Location Sharing, The Latest Neurosis Of The Gen-Z Dating World

At first, Find My iPhone was a nifty feature that would help keep your cellphone safe. Now, with new location sharing technology, the app has become a new panopticon of control for Gen-Z couples, with their every move recorded by watchful eyes, nestled away in back pockets.

Photo of a person touching a map on smartphone.

A map can be seen on a smartphone.

Simonetta Sciandivasci

TURIN — The hypersensitivity to control, a neurosis that COVID-19 initially relaxed and then intensified, is an intolerance full of inconsistencies.

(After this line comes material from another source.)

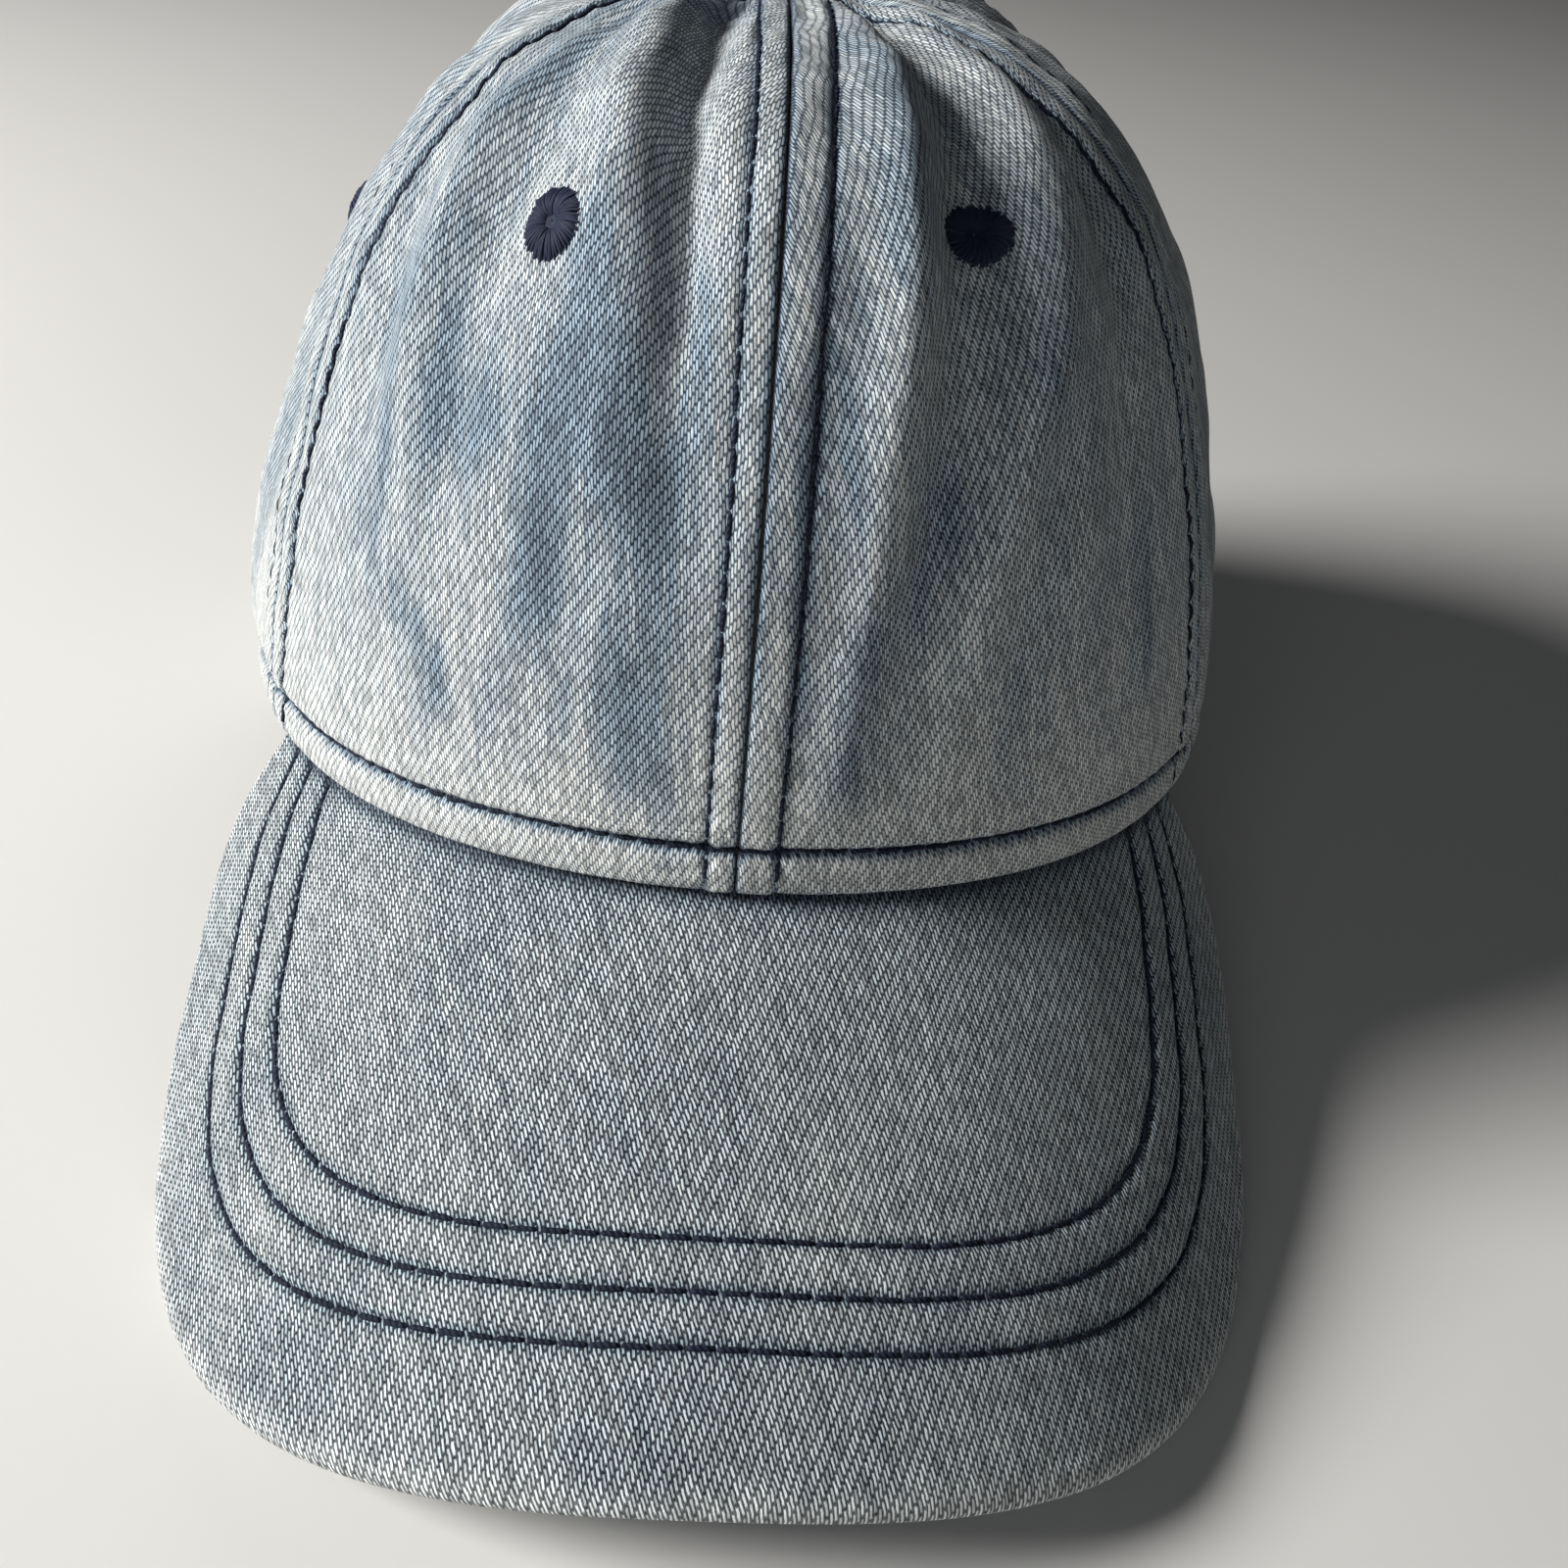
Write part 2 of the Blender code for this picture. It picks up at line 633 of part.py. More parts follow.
def buckle_lever(metal):
    """The clamping lever: a hub on the pin, a cam towards the strap, and a plate to lift it by."""
    hub, half, arm, cam = 1.9 * MM, 0.5 * MM, 10.6 * MM, 0.2 * MM
    low, high = BUCKLE_Z[0] + 1.8 * MM, BUCKLE_Z[1] - 1.8 * MM
    outline = []
    for i in range(17):
        angle = math.radians(160 - 20 * i)
        reach = hub + cam * max(0.0, -math.sin(angle)) ** 2
        outline.append((reach * math.cos(angle), reach * math.sin(angle)))
    along = (0.35, 0.7, 0.9, 1.0)
    fall = [-((arm * share) ** 2) / (2 * PIN_RADIUS) for share in along]
    lift = (0.0, 0.0, 0.15 * MM, 0.5 * MM)
    middle = [(-arm * share, drop + rise) for share, drop, rise in zip(along, fall, lift)]
    outline += [(x, y - half) for x, y in middle] + [(x, y + half) for x, y in reversed(middle)]
    place = upright(PIN_RADIUS, PIN_ANGLE)
    lever = prism("buckle_lever", outline, low, high, metal)
    lever.matrix_world = place
    boolean(lever, "DIFFERENCE", rod("lever_bore", BORE, low - hub, high + hub, 16, metal, place))
    return lever


# Assembly


def build_crown(denim, navy, cotton, metal):
    edges = {
        "front_left": (0.0, FRONT_SEAM),
        "side_left": (FRONT_SEAM, BACK_SEAM),
        "back_left": (BACK_SEAM, math.pi),
        "front_right": (-FRONT_SEAM, 0.0),
        "side_right": (-BACK_SEAM, -FRONT_SEAM),
        "back_right": (-math.pi, -BACK_SEAM),
    }
    panels = {name: panel(f"{name}_panel", *span, denim) for name, span in edges.items()}
    cutter = opening_cutter(denim)
    for name in ("back_left", "back_right"):
        boolean(panels[name], "DIFFERENCE", cutter)
    for place, angle, level in EYELETS:
        for side, sign in (("left", 1), ("right", -1)):
            eyelet(f"eyelet_{place}_{side}", sign * angle, level, panels[f"{place}_{side}"], navy)
    seams = {
        "front": 0.0, "left_front": FRONT_SEAM, "right_front": -FRONT_SEAM,
        "left_back": BACK_SEAM, "right_back": -BACK_SEAM, "back": math.pi,
    }
    for name, phi in seams.items():
        above_rim = (RIM_STITCH + 2 * THREAD + WIDE_GAP) / band_height(phi) - 1.0
        above_opening = level_at(math.pi, OPENING_HEIGHT + BINDING + 2.5 * MM)
        foot, first = (above_opening, above_opening) if name == "back" else (-0.8, above_rim)
        seam_tape(f"seam_tape_{name}", phi, [foot] + [l for l in STATIONS if foot < l < TAPE_TOP], cotton)
        rows = [first] + [l for l in STATIONS if first + 0.02 < l < STITCH_TOP]
        for side, sign in (("left", 1), ("right", -1)):
            topstitch(f"topstitch_{name}_seam_{side}", phi, sign, rows, navy)
    opening_binding(denim)
    sweatband(cotton)
    rim_stitch(navy)
    button(denim, metal)


def build_brim(denim, navy, plastic):
    board_top = COVER + GAP
    board_bottom = board_top + BOARD
    middle = board_top + BOARD / 2
    margins, half_gap = (COVER_MARGIN, 0.0), SEAM_GAP / 2
    under_cover = (BRIM_DEPTH - COVER, BRIM_DEPTH)
    brim_sheet("brim_top_cover", (0.0, COVER), margins, 0.0, denim, middle - half_gap)
    brim_sheet("brim_board", (board_top, board_bottom), (BOARD_MARGIN,), BOARD_ENDS, plastic)
    brim_sheet("brim_under_cover", under_cover, margins, 0.0, denim, middle + half_gap)
    for name, side, front in zip(("inner", "middle", "outer"), STITCH_SIDES, STITCH_FRONTS):
        brim_stitch(f"brim_stitch_row_{name}", side, front, navy)


def main():
    for old in list(bpy.data.objects):
        bpy.data.objects.remove(old, do_unlink=True)
    denim = material("denim", (0.30, 0.38, 0.47), 0.9)
    navy = material("navy_thread", (0.02, 0.03, 0.07), 0.7)
    cotton = material("cotton_tape", (0.62, 0.60, 0.55), 0.9)
    plastic = material("board_plastic", (0.80, 0.80, 0.78), 0.5)
    brass = material("antique_brass", (0.36, 0.28, 0.16), 0.35, 1.0)
    build_crown(denim, navy, cotton, brass)
    build_brim(denim, navy, plastic)
    back_strap(denim)
    buckle_tab(denim)
    buckle_frame(brass)
    buckle_pin(brass)
    buckle_lever(brass)
    for made in bpy.data.objects:
        made.location.y += ORIGIN_SHIFT


main()
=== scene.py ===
"""Looks of a washed-denim baseball cap: sewn cloth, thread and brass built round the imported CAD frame.

Metres, +Z up, the brim points along -Y and the wearer's left is +X. The surfaces are worked out round the
middle of the crown, as in the CAD part, and moved by ORIGIN_SHIFT when a piece is made. Cloth coordinates
are in millimetres. Every piece replaces the CAD node of the same part and rides on its body.
"""

import math

import bpy
import numpy as np
from mathutils import Matrix, Vector


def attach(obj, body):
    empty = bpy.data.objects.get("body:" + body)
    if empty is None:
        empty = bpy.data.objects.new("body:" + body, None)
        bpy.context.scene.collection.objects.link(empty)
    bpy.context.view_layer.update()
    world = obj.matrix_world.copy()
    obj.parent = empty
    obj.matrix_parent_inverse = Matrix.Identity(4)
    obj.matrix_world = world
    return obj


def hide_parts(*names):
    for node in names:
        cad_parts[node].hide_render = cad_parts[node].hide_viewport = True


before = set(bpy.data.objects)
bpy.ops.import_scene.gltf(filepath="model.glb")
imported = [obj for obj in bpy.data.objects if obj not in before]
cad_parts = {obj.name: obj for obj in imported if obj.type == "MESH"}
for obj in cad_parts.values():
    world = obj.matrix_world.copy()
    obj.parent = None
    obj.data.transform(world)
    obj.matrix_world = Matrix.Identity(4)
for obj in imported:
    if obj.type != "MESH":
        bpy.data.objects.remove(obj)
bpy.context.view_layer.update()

MM = 0.001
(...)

It's a yes disguised as a no, a somewhat psychotic hypocrisy, almost a Stendhal syndrome.

We can try to detox from the internet, smartphones, social networks, dating apps, and chats — and we already do this, to some extent, as the means become obsolete (even what doesn't die, ages: Facebook is a geriatric ward; TikTok increasingly resembles an 80's video game).

But in the midst of this intermittent fasting, we become dependent on the apps that tell us where we are and, above all, where others are, with frightening, millimetric precision. "Find My iPhone," the function introduced into our smartphones to make them traceable in case of loss, two years ago became "Find My Friend," to facilitate a new methodology of affection exchange which is becoming more and more popular, especially among adolescents: geolocation.